Think of it like a mail room in a large office building. Every email an employee sends goes through the mail room first. The mail room stamps it, routes it to the right building on the delivery network, logs it, and handles bounced messages. The employee just addresses the envelope. The mail room handles everything else, consistently, for everyone.
The key insight: the application code changes once (point outbound calls at localhost instead of the real service address). Every policy change happens in the ambassador configuration. One config file, one deployment, 20 services updated simultaneously.
How it works
Every outbound call from the application process becomes a local loopback connection to the ambassador process. The ambassador maintains a connection pool to upstream services and applies the full request pipeline before forwarding.
The ambassador exposes a listener on a well-known port (Envoy uses 15001 for outbound). All outbound traffic is redirected to this port using an iptables rule or OS-level hook, so the application does not need to know the ambassador's address at all.
# How traffic interception works (Envoy/Istio injection)
# iptables rule added during pod startup:
iptables -t nat -A OUTPUT -p tcp ! --dport 15001 -j REDIRECT --to-port 15001
# All outbound TCP except port 15001 (to avoid infinite loop) is redirected
# to Envoy's listener at port 15001
# Envoy inspects the original destination using SO_ORIGINAL_DST socket option
# and routes to the intended upstream
Once inside the ambassador, the call flows through a pipeline of filters applied in order:
The application is completely unaware of this pipeline. From the application's perspective, it connects to localhost, makes an HTTP call, and gets a response. Whether that response involved a retry, a circuit open, or an mTLS handshake is invisible to the application code.
Retry logic internals
The ambassador implements exponential backoff with full jitter, which is meaningfully different from fixed-delay retry or exponential backoff without jitter.

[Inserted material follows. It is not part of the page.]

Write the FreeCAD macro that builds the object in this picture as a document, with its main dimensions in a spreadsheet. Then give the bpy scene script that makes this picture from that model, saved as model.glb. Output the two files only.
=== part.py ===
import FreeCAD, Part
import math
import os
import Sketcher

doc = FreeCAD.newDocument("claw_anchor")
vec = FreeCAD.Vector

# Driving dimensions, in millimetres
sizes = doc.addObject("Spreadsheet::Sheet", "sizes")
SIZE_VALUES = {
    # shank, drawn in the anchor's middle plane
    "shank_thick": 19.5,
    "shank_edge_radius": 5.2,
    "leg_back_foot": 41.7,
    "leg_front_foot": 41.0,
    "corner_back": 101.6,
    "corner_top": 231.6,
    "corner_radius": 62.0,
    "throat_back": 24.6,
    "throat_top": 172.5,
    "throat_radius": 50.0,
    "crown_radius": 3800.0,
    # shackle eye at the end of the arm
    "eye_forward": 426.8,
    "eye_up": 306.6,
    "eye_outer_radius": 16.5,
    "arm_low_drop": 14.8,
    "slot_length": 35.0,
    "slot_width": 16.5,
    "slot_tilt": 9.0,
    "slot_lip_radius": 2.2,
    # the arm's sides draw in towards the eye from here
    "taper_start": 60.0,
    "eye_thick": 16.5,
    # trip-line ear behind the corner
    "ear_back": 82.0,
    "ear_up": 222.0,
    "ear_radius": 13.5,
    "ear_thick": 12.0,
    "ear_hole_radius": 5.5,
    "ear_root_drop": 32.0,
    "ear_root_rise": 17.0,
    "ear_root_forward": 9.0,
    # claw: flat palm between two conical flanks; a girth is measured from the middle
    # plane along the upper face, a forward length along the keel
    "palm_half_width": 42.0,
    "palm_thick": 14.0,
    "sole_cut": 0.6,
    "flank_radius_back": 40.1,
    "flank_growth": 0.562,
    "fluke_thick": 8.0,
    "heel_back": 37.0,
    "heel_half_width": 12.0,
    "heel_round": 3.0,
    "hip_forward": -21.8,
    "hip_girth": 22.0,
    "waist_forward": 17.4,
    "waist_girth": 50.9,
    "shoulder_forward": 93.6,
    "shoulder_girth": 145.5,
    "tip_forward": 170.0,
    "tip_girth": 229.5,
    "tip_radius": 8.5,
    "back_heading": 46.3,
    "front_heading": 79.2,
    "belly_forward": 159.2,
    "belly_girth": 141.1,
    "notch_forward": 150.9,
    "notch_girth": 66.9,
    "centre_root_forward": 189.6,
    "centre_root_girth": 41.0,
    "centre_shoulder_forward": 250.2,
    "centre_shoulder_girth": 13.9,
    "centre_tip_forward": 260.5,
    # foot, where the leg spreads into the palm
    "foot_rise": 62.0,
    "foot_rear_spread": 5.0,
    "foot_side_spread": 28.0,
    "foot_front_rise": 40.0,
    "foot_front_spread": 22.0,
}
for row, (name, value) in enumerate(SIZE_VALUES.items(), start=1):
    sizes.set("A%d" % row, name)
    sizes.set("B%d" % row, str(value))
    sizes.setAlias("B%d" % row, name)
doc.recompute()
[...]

Fixed delay retry is dangerous. If 1000 requests fail simultaneously (downstream restart), all 1000 retry after exactly 500ms - creating a thundering herd that hits the restarted service in one synchronized burst. Exponential backoff without jitter concentrates retries into a narrower window than you expect at high concurrency. Full jitter spreads retries uniformly across the window.
function retry_with_jitter(request, max_attempts):
attempt = 0
while attempt < max_attempts:
response = forward(request)
if response.status not in RETRYABLE_CODES:
return response
attempt++
if attempt == max_attempts:
return response // return last failure
cap = 30_000 // max backoff 30s in ms
base = 100 // base delay 100ms
// Full jitter: random between 0 and min(cap, base * 2^attempt)

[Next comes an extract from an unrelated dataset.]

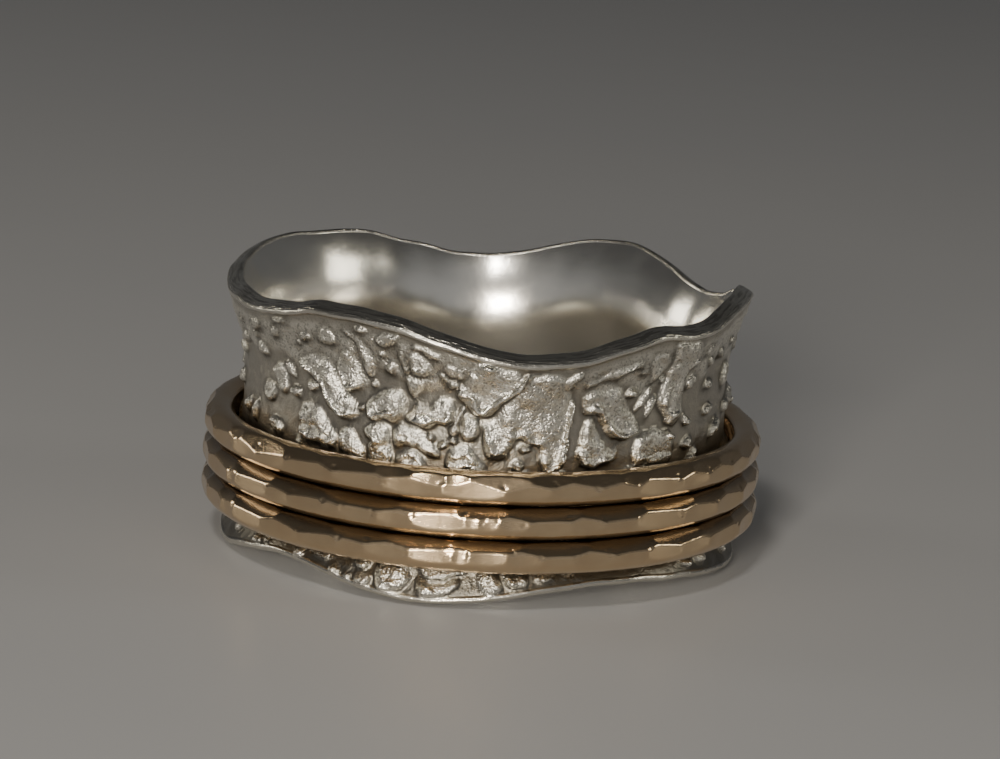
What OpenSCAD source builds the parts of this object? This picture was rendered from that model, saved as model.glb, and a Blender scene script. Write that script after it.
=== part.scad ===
// Spinner ring: a wide silver band with wavy, flared edges and a raised, pebbled
// outside, and three hammered gold wire rings that turn freely round it.
// The ring lies on its wavy foot with the finger hole upright. Lengths are in millimetres.
// The origin is on the surface that it lies on, on the axis of the finger hole.
// Angles are in degrees round the axis: 0 is the front (-Y) and 90 the right side (+X).

/* [Band] */
// Inner diameter of the finger hole
bore_d = 17.35; // [15:0.05:21]
// Thickness of the silver sheet in the valleys of the relief
wall = 0.77; // [0.6:0.01:1.1]
// Mean height of the lip above the surface that the ring lies on
band_h = 10.1; // [8.5:0.1:13]
// How far the relief stands out of the valleys
relief_h = 0.25; // [0.1:0.01:0.35]
// Unit of the relief's chart: half the length of an ordinary island
island = 1.0; // [0.7:0.05:1.2]

/* [Edges] */
// How far the lip stands out past the valleys
lip_flare = 0.9; // [0.7:0.05:1.2]
// Height over which the lip bends out
lip_bend = 2.9; // [2:0.1:3.6]
// Height of the lip's waves above and below their mean
lip_wave = 0.7; // [0:0.05:0.9]
// How far the foot stands out past the valleys
foot_flare = 0.8; // [0.6:0.05:1.1]
// Height over which the foot bends out
foot_bend = 1.85; // [1.4:0.05:2.4]
// Height of the foot's arches above the surface that the ring lies on
foot_wave = 0.76; // [0:0.02:1.1]

/* [Spinners] */
// Diameter of the gold wire before it is hammered
wire_d = 1.26; // [1:0.02:1.5]
// Free space between two spinners
spinner_gap = 0.04; // [0.02:0.01:0.15]
// Free space between the relief and the spinners' bore
run_gap = 0.15; // [0.08:0.01:0.3]
// Free space between the foot and the lowest spinner
seat_gap = 0.07; // [0.05:0.01:0.2]
// Flat that the mandrel leaves on the inside of the wire
bore_flat = 0.12; // [0.05:0.01:0.2]
// Mean depth of the hammer's flats on the outside of the wire
blow_depth = 0.09; // [0.05:0.01:0.2]
// Number of hammer flats round a spinner
blows = 40; // [24:1:48]
// Depth of the hammer's marks on the upper shoulder of the wire
shoulder_depth = 0.08; // [0.04:0.01:0.14]

/* [Hidden] */

bore_r = bore_d / 2;
valley_r = bore_r + wall;
spinner_bore_r = valley_r + relief_h + run_gap;
wire_r = wire_d / 2;
ring_r = spinner_bore_r - bore_flat + wire_r;
pitch = wire_d + spinner_gap;

// How the flares bend: 1 is a straight cone, 2 a parabola.
lip_power = 2;
foot_power = 1.5;
// How square the edges are to the sheet: 1 is square, 0 is level.
lip_square = 0.85;
foot_square = 0.5;
foot_rise = foot_square * wall * sin(atan(foot_power * foot_flare / foot_bend));
// Columns round the band, rows up its outside and rows up each bend of its inside.
columns = 180;
outer_rows = 22;
bend_rows = 3;
// What the cut of the finger hole takes off the inside of the band, and how far the bends
// of the lip and foot start outside it.
bore_skin = 0.15;
bend_step = 0.05;
// Width of the smooth border of the relief along both edges, and of its fade.
border = 0.15;
border_fade = 0.35;
// Width of an island's rounded edge, and the narrowest island that the columns can show.
island_edge = 0.38;
island_least = 0.28;
// Room kept between the relief and a spinner below its widest part.
relief_room = 0.25;
// Heights of the foot that are tried as the seat of the lowest spinner.
seat_tries = 20;
// How far the hammer's flats stray from even spacing, as a share of it, and how much
// their depths differ, as a share of the rise of the ring between two of them.
blow_stray = 0.25;
blow_uneven = 0.5;
// Lean of the marks on the upper shoulder and how far it and their spacing stray.
shoulder_lean = 50;
lean_stray = 8;
shoulder_stray = 0.3;

// Waves of the lip: angle, share of lip_wave above the mean height.
LIP_WAVES = [
    [-138, 0.81], [-124, 0.94], [-63, -0.09], [-32, 0.80], [14, -0.97], [41, 0.23],
    [50, 0.06], [78, 1.11], [116, -0.81], [146, 0.80], [183, -0.81]
];
// Arches of the foot: angle, share of foot_wave above the surface.
FOOT_WAVES = [
    [-78, 0], [-47, 1], [-13, 0], [30, 0.97], [88, 0], [138, 0.95], [187, 0], [235, 1]
];

// Islands of the relief on the front half. The back half repeats them.
// angle, share of band_h, shares of island for half the length and half the width,
// turn of the long side out of the horizontal, share of relief_h.
ISLANDS = [
    [-84, 0.735, 0.50, 0.35, 30, 0.9], [-82, 0.930, 0.32, 0.20, 10, 0.9],
    [-80, 0.540, 0.50, 0.35, 0, 0.9], [-73, 0.823, 0.45, 0.24, 8, 1.0],
    [-73, 0.630, 0.70, 0.42, 10, 0.8], [-66, 0.730, 0.60, 0.40, 0, 0.7],
    [-65.5, 0.550, 0.34, 0.29, 60, 1.0], [-61, 0.828, 0.48, 0.32, -10, 1.0],
    [-59, 0.646, 0.75, 0.45, 5, 0.7], [-56, 0.545, 0.55, 0.24, -25, 1.0],
    [-55, 0.732, 0.60, 0.30, -55, 1.0], [-52, 0.752, 0.50, 0.36, -70, 0.8],
    [-51, 0.565, 0.50, 0.40, 0, 0.8], [-40.8, 0.596, 1.05, 0.78, -10, 1.0],
    [-38, 0.939, 0.50, 0.33, -10, 1.0], [-37.5, 0.752, 1.75, 0.55, -33, 1.0],
    [-36, 0.853, 1.25, 0.60, -8, 0.9], [-31.5, 0.798, 0.62, 0.36, -62, 1.25],
    [-30.8, 0.566, 0.62, 0.52, -60, 1.0], [-27, 0.889, 0.80, 0.33, -78, 1.1],
    [-23, 0.616, 0.50, 0.44, 20, 0.9], [-22.4, 0.540, 0.52, 0.42, -15, 1.0],
    [-21.2, 0.722, 0.88, 0.64, -12, 1.0], [-15.5, 0.527, 0.72, 0.42, 0, 1.0],
    [-15.2, 0.818, 0.50, 0.34, 15, 0.9], [-14.2, 0.601, 1.10, 0.32, -24, 0.9],
    [-13.8, 0.904, 0.60, 0.52, -35, 1.0], [-11.8, 0.722, 1.15, 0.62, 8, 1.0],
    [-7.5, 0.884, 0.42, 0.38, 0, 0.9], [-3.2, 0.556, 0.74, 0.55, -8, 1.0],
    [-2.2, 0.677, 0.62, 0.44, -75, 0.9], [-0.5, 0.828, 1.30, 0.72, 32, 1.1],
    [4.2, 0.621, 0.68, 0.52, -10, 1.15], [10.5, 0.712, 1.65, 1.30, 78, 1.0],
    [18.3, 0.697, 1.75, 0.28, 88, 1.2], [26.8, 0.581, 0.88, 0.50, 8, 1.0],
    [27, 0.753, 1.15, 0.85, 80, 0.9], [28.5, 0.887, 1.35, 0.28, 14, 1.1],
    [32.8, 0.675, 0.85, 0.45, -28, 1.1], [41.8, 0.899, 0.60, 0.28, 48, 1.0],
    [43, 0.566, 1.15, 0.50, -10, 1.0], [46.2, 0.773, 1.10, 0.90, 85, 1.0],
    [48, 0.924, 0.90, 0.50, -5, 1.0], [53.6, 0.813, 0.36, 0.30, 20, 0.9],
    [62.5, 0.768, 0.45, 0.30, 10, 0.8], [66, 0.869, 0.50, 0.28, -10, 0.9],
    [68, 0.586, 0.55, 0.30, 35, 1.0], [75, 0.778, 0.60, 0.35, 70, 0.9],
    [80, 0.545, 0.50, 0.35, 0, 0.9], [82, 0.869, 0.45, 0.30, -20, 0.9],
    [84, 0.667, 0.70, 0.50, 15, 0.9],
    [-34.5, 0.110, 0.45, 0.28, 0, 1.0], [-24.3, 0.076, 0.50, 0.36, 70, 1.0],
    [-17.8, 0.076, 0.62, 0.50, 80, 1.0], [-7.2, 0.081, 0.95, 0.52, 5, 1.0],
    [3.5, 0.096, 0.42, 0.30, 30, 1.0]
];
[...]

sleep_ms = random(0, min(cap, base * pow(2, attempt)))
sleep(sleep_ms)
return last_response
// Why full jitter: at attempt=3, cap=min(30000, 100*8)=800ms
// With 1000 concurrent retriers, they spread uniformly across 0-800ms
// Not synchronized. No thundering herd.
Critically, the ambassador only retries on idempotent conditions. Retrying a failed POST /payment/charge could charge the user twice. The retry policy must be configured per route and per HTTP method. GET requests are safe to retry. POST requests require either a server-side idempotency key or must be explicitly marked as retry-safe.
The real-world rule: retries happen on 429 Too Many Requests, 503 Service Unavailable, and connection errors. They do not happen on 400 Bad Request, 401 Unauthorized, or 5xx errors from POST/PUT/PATCH without explicit idempotency configuration.
Circuit breaker state machine
The circuit breaker inside the ambassador tracks health per upstream cluster and toggles between three states. Once you understand these states, you understand why the ambassador is not just "retries with extra steps."
CLOSED is normal operation. Every request passes through. The ambassador counts failures in a rolling time window (for example, 5 failures in 10 seconds). When the threshold is crossed, the circuit opens.
OPEN means the upstream is considered unavailable. All requests fail immediately without touching the network. The application sees a 503 instantly rather than waiting for a 30-second TCP timeout. This is the critical property: OPEN state protects your thread pool. A slow downstream cannot hold 1000 threads waiting when the circuit is open.
HALF-OPEN is a probe state. After the sleep window (30 seconds), the ambassador lets exactly one request through. If it succeeds, the circuit closes again. If it fails, the circuit reopens and the sleep window resets.